*RECORDS FOR PROCESSING*.
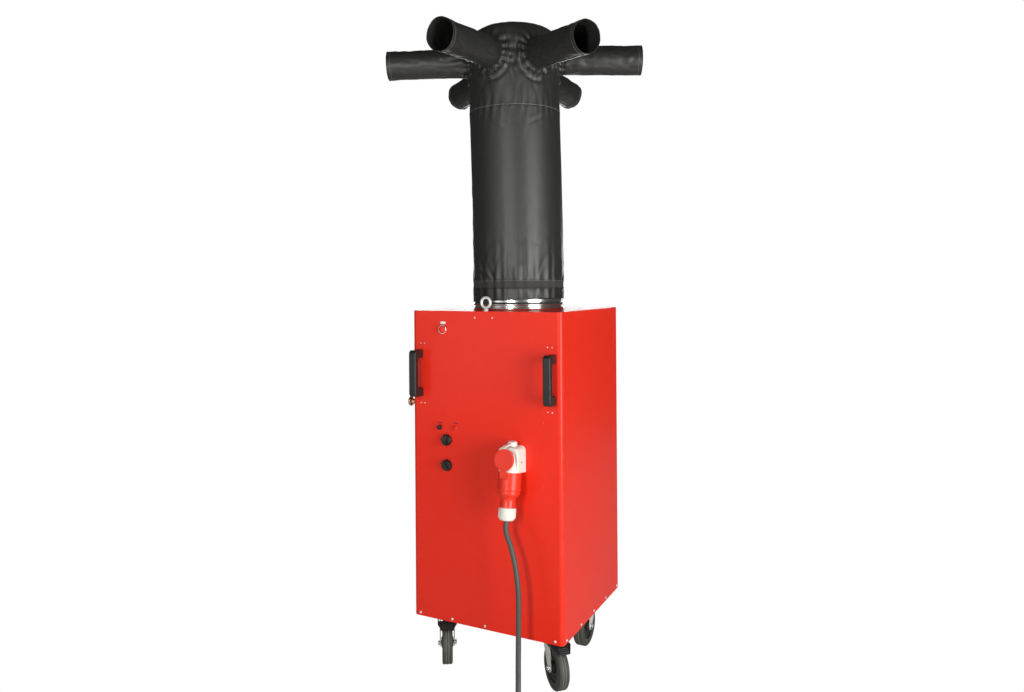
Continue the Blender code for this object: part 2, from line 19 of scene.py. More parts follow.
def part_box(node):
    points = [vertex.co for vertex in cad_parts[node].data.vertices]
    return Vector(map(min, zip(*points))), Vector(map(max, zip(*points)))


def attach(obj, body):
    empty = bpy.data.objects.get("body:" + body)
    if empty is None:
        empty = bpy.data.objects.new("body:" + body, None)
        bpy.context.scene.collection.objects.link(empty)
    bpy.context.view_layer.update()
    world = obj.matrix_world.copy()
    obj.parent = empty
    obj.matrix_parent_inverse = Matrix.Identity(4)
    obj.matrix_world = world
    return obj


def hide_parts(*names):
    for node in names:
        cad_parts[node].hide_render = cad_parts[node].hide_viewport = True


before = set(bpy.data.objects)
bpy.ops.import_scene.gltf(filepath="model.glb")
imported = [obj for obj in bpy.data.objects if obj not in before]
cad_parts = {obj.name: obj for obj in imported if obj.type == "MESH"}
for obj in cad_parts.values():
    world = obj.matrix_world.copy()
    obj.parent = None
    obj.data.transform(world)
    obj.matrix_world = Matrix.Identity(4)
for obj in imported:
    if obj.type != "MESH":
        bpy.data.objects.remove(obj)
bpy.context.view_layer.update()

log = logging.getLogger("dryer")
Color = tuple[float, float, float]
Point = tuple[float, float, float]
FULL_TURN = 2 * math.pi
CLEARANCE = 0.0003


# ---------------------------------------------------------------- shared shader groups
FLOAT, VECTOR, COLOR = "NodeSocketFloat", "NodeSocketVector", "NodeSocketColor"
WHITE = (1.0, 1.0, 1.0, 1.0)
GREY = (0.5, 0.5, 0.5, 1.0)


class Graph:
    """A shader node tree under construction."""

    def __init__(self, tree: bpy.types.NodeTree) -> None:
        """Work on a node tree."""
        self.tree = tree
        self.given = self.end = None

    @classmethod
    def group(cls, name: str, inputs: Sequence[tuple], outputs: Sequence[tuple]) -> "Graph":
        """Start a node group with named sockets.

        Args:
            name: The group's name.
            inputs: (socket name, socket type, default or None) for each input.
            outputs: (socket name, socket type) for each output.

        Returns:
            The graph, with the sockets given to it in its attribute given.
        """
        graph = cls(bpy.data.node_groups.new(name, "ShaderNodeTree"))
        for label, kind, default in inputs:
            socket = graph.tree.interface.new_socket(label, in_out="INPUT", socket_type=kind)
            if default is not None:
                socket.default_value = default
        for label, kind in outputs:
            graph.tree.interface.new_socket(label, in_out="OUTPUT", socket_type=kind)
        graph.given = graph.tree.nodes.new("NodeGroupInput").outputs
        graph.end = graph.tree.nodes.new("NodeGroupOutput")
        return graph

    def feed(self, node: bpy.types.Node, inputs: dict) -> None:
        """Link a socket, or set a value, on each named or numbered input of a node."""
        for label, value in inputs.items():
            if isinstance(value, bpy.types.NodeSocket):
                self.tree.links.new(value, node.inputs[label])
            else:
                node.inputs[label].default_value = value

    def add(self, kind: str, inputs: dict, **settings: object) -> bpy.types.Node:
        """Add a node.

        Args:
            kind: Its type, without the leading ShaderNode.
            inputs: A value or a socket for each input.
            settings: The node's own attributes.

        Returns:
            The node.
        """
        node = self.tree.nodes.new(f"ShaderNode{kind}")
        for label, value in settings.items():
            setattr(node, label, value)
        self.feed(node, inputs)
        return node

    def math(self, operation: str, *values: object, **settings: object) -> bpy.types.NodeSocket:
        """The result of a math node on values or sockets."""
        return self.add("Math", dict(enumerate(values)), operation=operation,
                        **settings).outputs[0]

    def finish(self, outputs: dict) -> bpy.types.NodeTree:
        """Link the group's outputs and hand its tree over."""
        self.feed(self.end, outputs)
        return self.tree


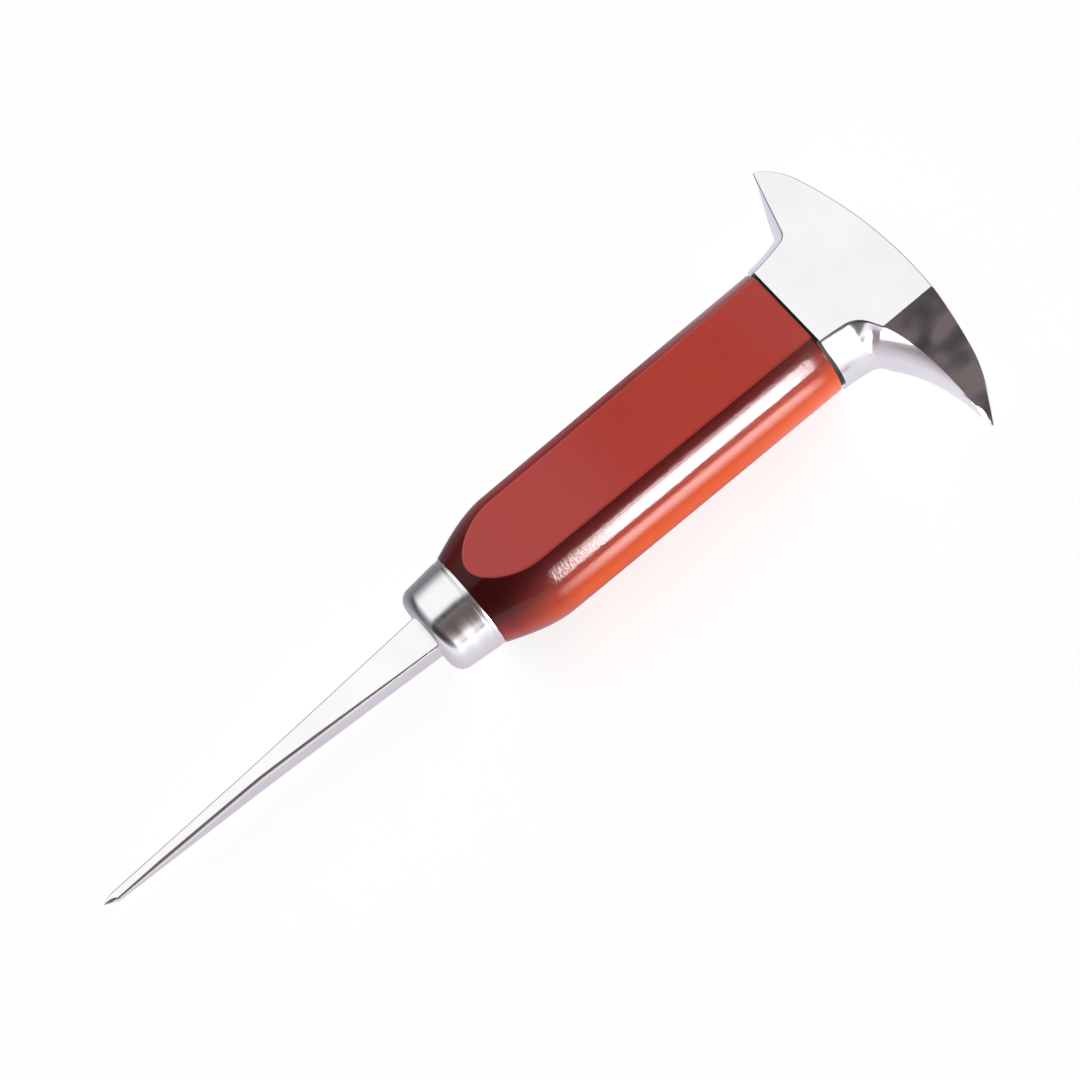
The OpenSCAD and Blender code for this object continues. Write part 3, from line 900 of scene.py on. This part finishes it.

*TASK DETAILS*.
Reproduce the records word for word.

*SOLUTION TO THE EXERCISE*.
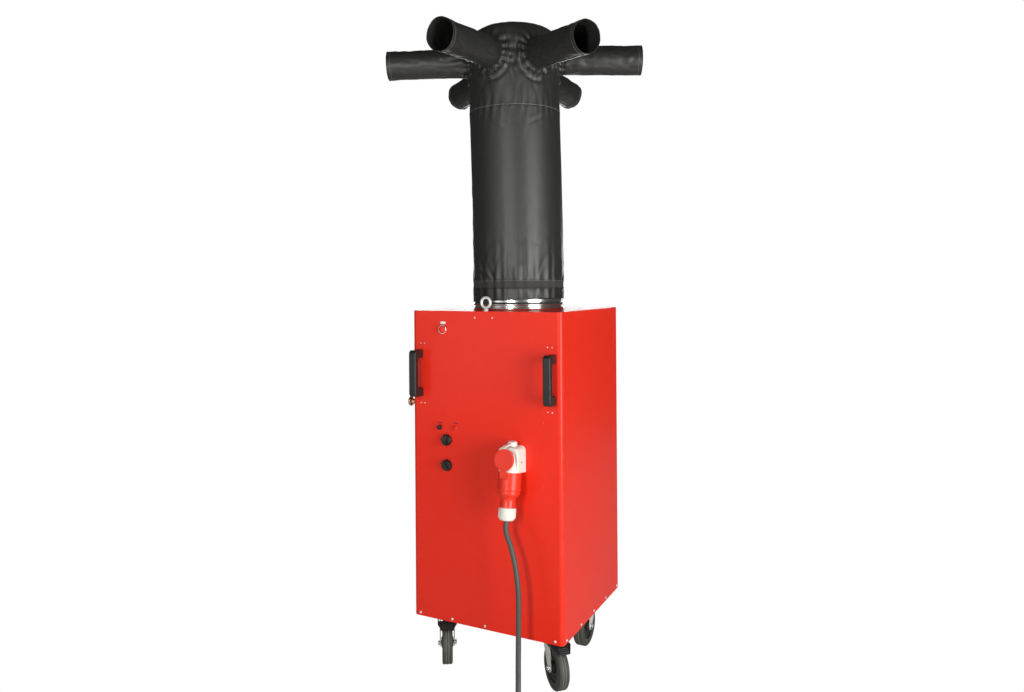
Continue the Blender code for this object: part 2, from line 19 of scene.py. More parts follow.
def part_box(node):
    points = [vertex.co for vertex in cad_parts[node].data.vertices]
    return Vector(map(min, zip(*points))), Vector(map(max, zip(*points)))


def attach(obj, body):
    empty = bpy.data.objects.get("body:" + body)
    if empty is None:
        empty = bpy.data.objects.new("body:" + body, None)
        bpy.context.scene.collection.objects.link(empty)
    bpy.context.view_layer.update()
    world = obj.matrix_world.copy()
    obj.parent = empty
    obj.matrix_parent_inverse = Matrix.Identity(4)
    obj.matrix_world = world
    return obj


def hide_parts(*names):
    for node in names:
        cad_parts[node].hide_render = cad_parts[node].hide_viewport = True


before = set(bpy.data.objects)
bpy.ops.import_scene.gltf(filepath="model.glb")
imported = [obj for obj in bpy.data.objects if obj not in before]
cad_parts = {obj.name: obj for obj in imported if obj.type == "MESH"}
for obj in cad_parts.values():
    world = obj.matrix_world.copy()
    obj.parent = None
    obj.data.transform(world)
    obj.matrix_world = Matrix.Identity(4)
for obj in imported:
    if obj.type != "MESH":
        bpy.data.objects.remove(obj)
bpy.context.view_layer.update()

log = logging.getLogger("dryer")
Color = tuple[float, float, float]
Point = tuple[float, float, float]
FULL_TURN = 2 * math.pi
CLEARANCE = 0.0003


# ---------------------------------------------------------------- shared shader groups
FLOAT, VECTOR, COLOR = "NodeSocketFloat", "NodeSocketVector", "NodeSocketColor"
WHITE = (1.0, 1.0, 1.0, 1.0)
GREY = (0.5, 0.5, 0.5, 1.0)


class Graph:
    """A shader node tree under construction."""

    def __init__(self, tree: bpy.types.NodeTree) -> None:
        """Work on a node tree."""
        self.tree = tree
        self.given = self.end = None

    @classmethod
    def group(cls, name: str, inputs: Sequence[tuple], outputs: Sequence[tuple]) -> "Graph":
        """Start a node group with named sockets.

        Args:
            name: The group's name.
            inputs: (socket name, socket type, default or None) for each input.
            outputs: (socket name, socket type) for each output.

        Returns:
            The graph, with the sockets given to it in its attribute given.
        """
        graph = cls(bpy.data.node_groups.new(name, "ShaderNodeTree"))
        for label, kind, default in inputs:
            socket = graph.tree.interface.new_socket(label, in_out="INPUT", socket_type=kind)
            if default is not None:
                socket.default_value = default
        for label, kind in outputs:
            graph.tree.interface.new_socket(label, in_out="OUTPUT", socket_type=kind)
        graph.given = graph.tree.nodes.new("NodeGroupInput").outputs
        graph.end = graph.tree.nodes.new("NodeGroupOutput")
        return graph

    def feed(self, node: bpy.types.Node, inputs: dict) -> None:
        """Link a socket, or set a value, on each named or numbered input of a node."""
        for label, value in inputs.items():
            if isinstance(value, bpy.types.NodeSocket):
                self.tree.links.new(value, node.inputs[label])
            else:
                node.inputs[label].default_value = value

    def add(self, kind: str, inputs: dict, **settings: object) -> bpy.types.Node:
        """Add a node.

        Args:
            kind: Its type, without the leading ShaderNode.
            inputs: A value or a socket for each input.
            settings: The node's own attributes.

        Returns:
            The node.
        """
        node = self.tree.nodes.new(f"ShaderNode{kind}")
        for label, value in settings.items():
            setattr(node, label, value)
        self.feed(node, inputs)
        return node

    def math(self, operation: str, *values: object, **settings: object) -> bpy.types.NodeSocket:
        """The result of a math node on values or sockets."""
        return self.add("Math", dict(enumerate(values)), operation=operation,
                        **settings).outputs[0]

    def finish(self, outputs: dict) -> bpy.types.NodeTree:
        """Link the group's outputs and hand its tree over."""
        self.feed(self.end, outputs)
        return self.tree


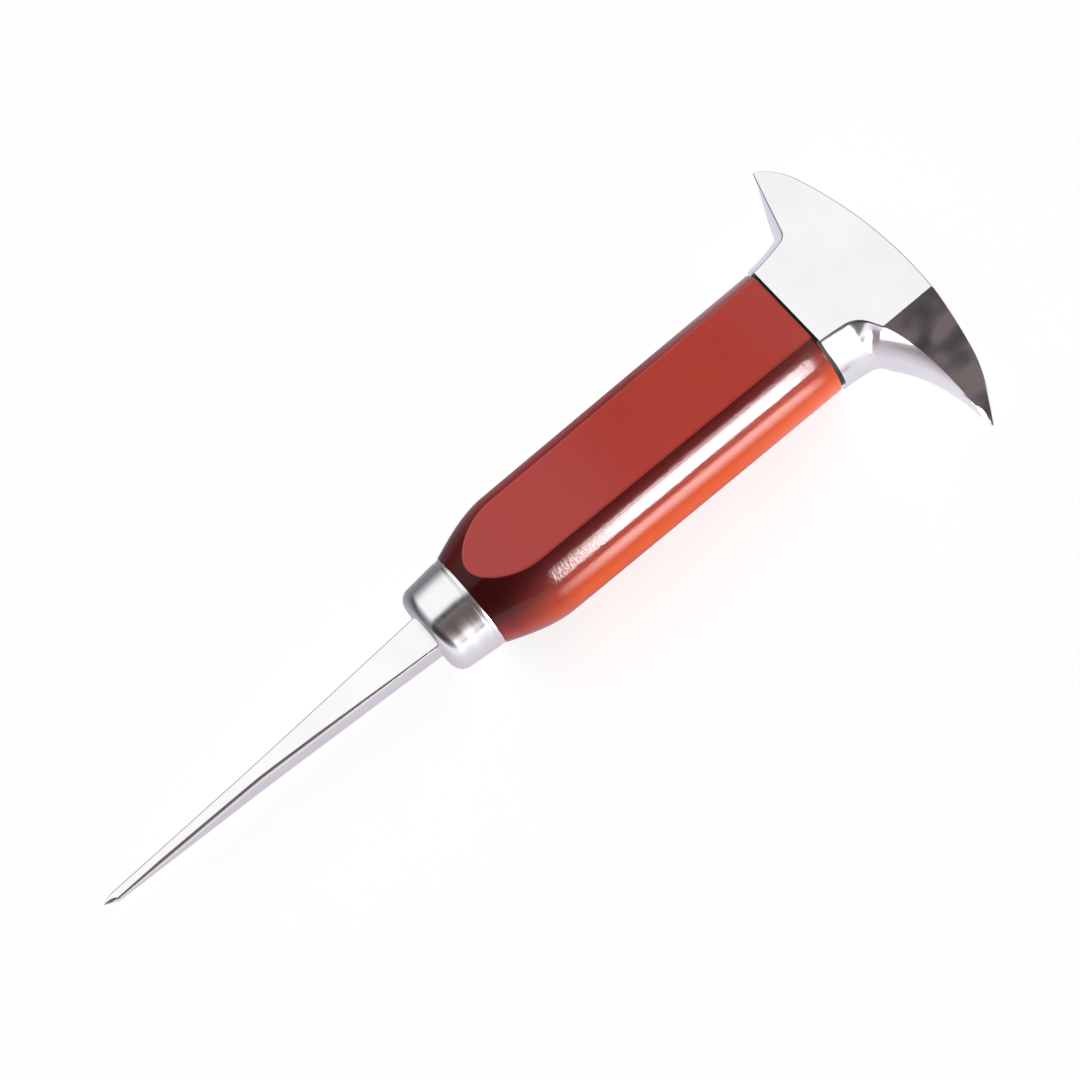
The OpenSCAD and Blender code for this object continues. Write part 3, from line 900 of scene.py on. This part finishes it.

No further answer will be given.